Given material:
——————————

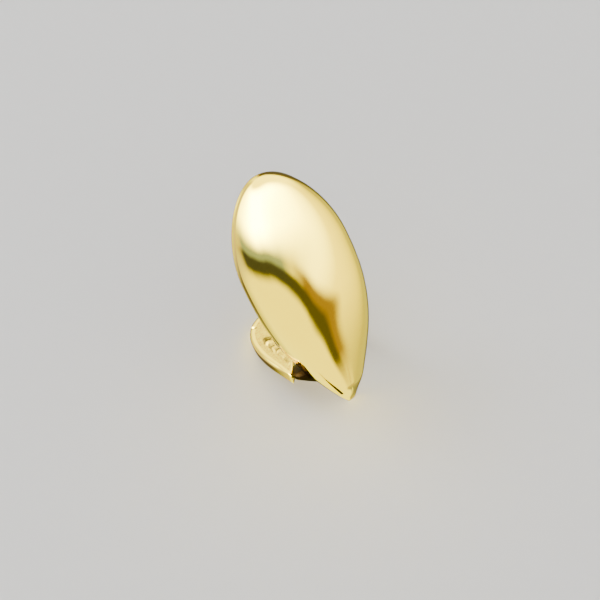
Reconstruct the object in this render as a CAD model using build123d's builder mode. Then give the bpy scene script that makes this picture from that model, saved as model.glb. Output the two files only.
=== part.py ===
# A single tooth cover: a hollow fang-shaped front shell with an oval band behind it.
# Frame: millimetres, +Z up, the round end up and the front towards -Y. The cover stands on its tip
# and on the back of its band. The origin is on the surface, under the middle of the outer box.
import os
from math import atan2, cos, degrees, pi, radians, sin, sqrt, tan

from build123d import *

# Front shell, measured from the tip along its axis to the round end
shell_length = 18.9
shell_half_width = 3.78
widest_from_tip = 12.8
round_end_fullness = 1.88
tip_radius = 0.20
tip_bluntness = 2.29
side_wall_height = 0.5
side_wall_at_tip = 0.08
side_wall_full_from_tip = 2.1
dome_rise = 3.2
crest_from_tip = 10.5
crest_rounding = 0.41
shell_thickness = 0.7
tip_thickness = 1.6

# Oval band, measured along the shell's axis and behind the shell's rim
band_half_width = 3.28
band_depth = 7.1
band_fullness = 2.45
opening_half_width = 2.2
opening_depth = 5.6
opening_fullness = 2.0
band_height = 0.8
band_from_tip = 3.95
band_foot = 0.22
band_end_angle = 45.0

# Roots that join the band's front ends to the shell
root_from_tip = 2.75
root_inset = 0.25
root_depth = 0.75

# Cross-sections: how far each side's curve keeps out from a straight slope, keeled near the tip
keel_fullness = 0.60
dome_fullness = 0.80
full_section_share = 0.345
stations = (
    0.008, 0.025, 0.06, 0.11, 0.18, 0.26, 0.34, 0.42, 0.50,
    0.58, 0.66, 0.74, 0.81, 0.87, 0.92, 0.955, 0.98, 0.996,
)
band_steps = 6

# The shell leans back until its tip and the band's foot touch the surface
lean = atan2(band_from_tip + band_foot, band_depth)
tip_start = stations[0] * shell_length
rim = Plane(origin=(0, 0, -tip_start * cos(lean)), x_dir=(1, 0, 0), z_dir=(0, -cos(lean), sin(lean)))


def half_width(y):
    """Half the rim's width at a distance y from the tip."""
    if y >= widest_from_tip:
        share = (y - widest_from_tip) / (shell_length - widest_from_tip)
        return shell_half_width * max(0.0, 1 - share**round_end_fullness) ** (1 / round_end_fullness)
    share = (widest_from_tip - y) / widest_from_tip
    taper = shell_half_width * (1 - share**tip_bluntness)
    return sqrt(taper**2 + 2 * tip_radius * y * share**6)


def wall_height(y):
    """Height of the side wall at a distance y from the tip."""
    share = min(1.0, y / side_wall_full_from_tip)
    return side_wall_at_tip + (side_wall_height - side_wall_at_tip) * share * share * (3 - 2 * share)


def crest_share(y):
    """Height of the crest at a distance y from the tip, as a share of the dome's rise."""
    if y >= crest_from_tip:
        share = (y - crest_from_tip) / (shell_length - crest_from_tip)
        return max(0.0, 1 - share**1.85) ** 0.61
    share = (crest_from_tip - y) / crest_from_tip
    top = sqrt(1 + crest_rounding**2)
    return (top - sqrt(share**2 + crest_rounding**2)) / (top - crest_rounding)


def section(share, inset, tip_inset, below):
    """Corners and curve handles of the right half of a cross-section, at a share of the shell's length."""
    y = share * shell_length
    wide = half_width(y) * (shell_half_width - inset) / shell_half_width
    wall = wall_height(y)
    crest = wall + (dome_rise - inset) * crest_share(y)
    along = min(1.0, share / full_section_share)
    fullness = keel_fullness + (dome_fullness - keel_fullness) * along * along * (3 - 2 * along)
    shoulder = wall + (crest - wall) * fullness
    return (0, -below), (wide, -below), (wide, wall), (wide, shoulder), (wide * fullness, crest), (0, crest)


def oval_half(across, deep, fullness, start_depth):
    """Points of an oval's right half, from a depth behind the rim round to the middle of the back."""
    first = (start_depth / deep) ** (fullness / 2)
    points = []
    for step in range(band_steps + 1):
        turn = first + (pi / 2 - first) * step / band_steps
        points.append((across * max(0.0, cos(turn)) ** (2 / fullness), deep * sin(turn) ** (2 / fullness)))
    points[-1] = (0.0, deep)
    return points


# The band is thicker at the back than at its ends, so its opening has a curve of its own
side_thickness = band_half_width - opening_half_width
band_end_cut = side_thickness * tan(radians(band_end_angle))
band_level = Plane(origin=rim.from_local_coords((0, band_from_tip, 0)), x_dir=(1, 0, 0), z_dir=rim.y_dir)
band_outside = oval_half(band_half_width, band_depth, band_fullness, 0.0)
band_opening = oval_half(opening_half_width, opening_depth, opening_fullness, band_end_cut)

# Each root is wide where it meets the rim and narrow where it meets the band, both drawn parallel to the rim
root_outside = band_half_width - root_inset
root_low = band_from_tip + root_inset
root_high = band_from_tip + band_height - root_inset
rim_middle = half_width(band_from_tip) - shell_thickness / 2
at_rim = (
    (half_width(root_from_tip) - shell_thickness, root_from_tip),
    (half_width(root_from_tip) - root_inset, root_from_tip),
    (root_outside, root_low),
    (root_outside, root_high),
    (rim_middle, root_high),
)
at_band = (
    (opening_half_width - root_inset, root_low),
    (opening_half_width, root_low),
    (root_outside, root_low),
    (root_outside, root_high),
    (opening_half_width - root_inset, root_high),
)

with BuildPart() as tooth_cover:
    # The outer form is added, and the hollow behind it is cut away
    for inset, tip_inset, below, mode in (
        (0, 0, 0, Mode.ADD),
        (shell_thickness, tip_thickness, shell_thickness, Mode.SUBTRACT),
    ):
        for share in stations:
            along = tip_inset + share * (shell_length - inset - tip_inset)
            foot, corner, shoulder, high, near, top = section(share, inset, tip_inset, below)
            with BuildSketch(Plane(origin=rim.from_local_coords((0, along, 0)), x_dir=(1, 0, 0), z_dir=-rim.y_dir)):
                with BuildLine():
                    Polyline(foot, corner, shoulder)
                    Bezier(shoulder, high, near, top)
                    mirror(about=Plane.YZ)
                make_face()
        loft(ruled=True, mode=mode)

    # The band goes back from the rim on one side of the tooth and round to the other
    with BuildSketch(band_level):
        with BuildLine():
            Spline(*band_outside, tangents=[(0, 1), (-1, 0)])
            Spline(*band_opening, tangents=[(0, 1), (-1, 0)])
            Line(band_outside[0], band_opening[0])
            mirror(about=Plane.YZ)
        make_face()
    extrude(amount=band_height)

    # A root fills the corner between each front end of the band and the rim
    with BuildSketch(rim.offset(side_wall_height / 2)):
        with BuildLine():
            Polyline(*at_rim, close=True)
        make_face()
        mirror(about=Plane.YZ)
    extrude(amount=-side_wall_height / 2)
    for side in (1, -1):
        for depth, corners in ((0, at_rim), (root_depth, at_band)):
            with BuildSketch(rim.offset(-depth)):
                with BuildLine():
                    Polyline(*[(side * x, y) for x, y in corners], close=True)
                make_face()
        loft(ruled=True)

    # The band's underside is filed flat where it stands
    with BuildSketch(Plane.XY):
        Rectangle(4 * band_half_width, 4 * shell_length)
    extrude(amount=-shell_length, mode=Mode.SUBTRACT)

middle = tooth_cover.part.bounding_box().center()
tooth_cover.part = tooth_cover.part.moved(Location((0, -middle.Y, 0)))
tooth_cover.part.label = "tooth_cover"
os.makedirs("parts", exist_ok=True)
export_step(tooth_cover.part, "parts/tooth_cover.step")
print("lean", round(degrees(lean), 2), "degrees, volume", round(tooth_cover.part.volume, 2), "mm3")
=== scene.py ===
# %% [markdown]
# # A fang-shaped tooth cover in polished gold
#
# The object is a small cast cover for one tooth: a hollow, domed front shell that tapers to a keeled
# tip, and a thin oval band behind it that goes round the tooth. The metal parts are one casting, so
# the solid model has one node. This notebook dresses that node: it draws the shell, the band and the
# two roots again as fine meshes from the same named sizes, and gives them a polished gold finish.

import math

import bmesh
import bpy
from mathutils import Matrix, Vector, noise


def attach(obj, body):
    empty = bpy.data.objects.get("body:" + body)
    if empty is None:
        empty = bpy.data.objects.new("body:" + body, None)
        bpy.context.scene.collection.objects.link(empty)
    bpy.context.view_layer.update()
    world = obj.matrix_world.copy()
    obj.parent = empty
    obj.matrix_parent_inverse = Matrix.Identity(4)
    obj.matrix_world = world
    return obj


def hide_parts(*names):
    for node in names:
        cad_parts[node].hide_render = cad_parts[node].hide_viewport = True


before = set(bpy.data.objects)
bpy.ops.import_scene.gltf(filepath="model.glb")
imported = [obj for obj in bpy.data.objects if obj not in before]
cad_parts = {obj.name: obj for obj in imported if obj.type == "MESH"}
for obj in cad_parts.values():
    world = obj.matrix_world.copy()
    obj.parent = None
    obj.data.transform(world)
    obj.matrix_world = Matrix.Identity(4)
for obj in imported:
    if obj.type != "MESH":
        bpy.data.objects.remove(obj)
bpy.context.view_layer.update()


def in_mm(point):
    """A point in metres as rounded millimetres, to print."""
    return [round(v * 1000, 2) for v in point]


# %% [markdown]
# ## The named sizes
#
# Every curve of the cover comes from a few sizes in millimetres. They are the same sizes as in the
# solid model, so that the fine meshes lie on it. Lengths run along the shell from its tip.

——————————

Set exercise: In the listing above, find the line with "middle = tooth_cover.part.bounding_box().center()" and the line with "cad_parts[node].hide_render = cad_parts[node].hide_viewport", then print exactly those lines and every line between them.

Result of this exercise:
middle = tooth_cover.part.bounding_box().center()
tooth_cover.part = tooth_cover.part.moved(Location((0, -middle.Y, 0)))
tooth_cover.part.label = "tooth_cover"
os.makedirs("parts", exist_ok=True)
export_step(tooth_cover.part, "parts/tooth_cover.step")
print("lean", round(degrees(lean), 2), "degrees, volume", round(tooth_cover.part.volume, 2), "mm3")
=== scene.py ===
# %% [markdown]
# # A fang-shaped tooth cover in polished gold
#
# The object is a small cast cover for one tooth: a hollow, domed front shell that tapers to a keeled
# tip, and a thin oval band behind it that goes round the tooth. The metal parts are one casting, so
# the solid model has one node. This notebook dresses that node: it draws the shell, the band and the
# two roots again as fine meshes from the same named sizes, and gives them a polished gold finish.

import math

import bmesh
import bpy
from mathutils import Matrix, Vector, noise


def attach(obj, body):
    empty = bpy.data.objects.get("body:" + body)
    if empty is None:
        empty = bpy.data.objects.new("body:" + body, None)
        bpy.context.scene.collection.objects.link(empty)
    bpy.context.view_layer.update()
    world = obj.matrix_world.copy()
    obj.parent = empty
    obj.matrix_parent_inverse = Matrix.Identity(4)
    obj.matrix_world = world
    return obj


def hide_parts(*names):
    for node in names:
        cad_parts[node].hide_render = cad_parts[node].hide_viewport = True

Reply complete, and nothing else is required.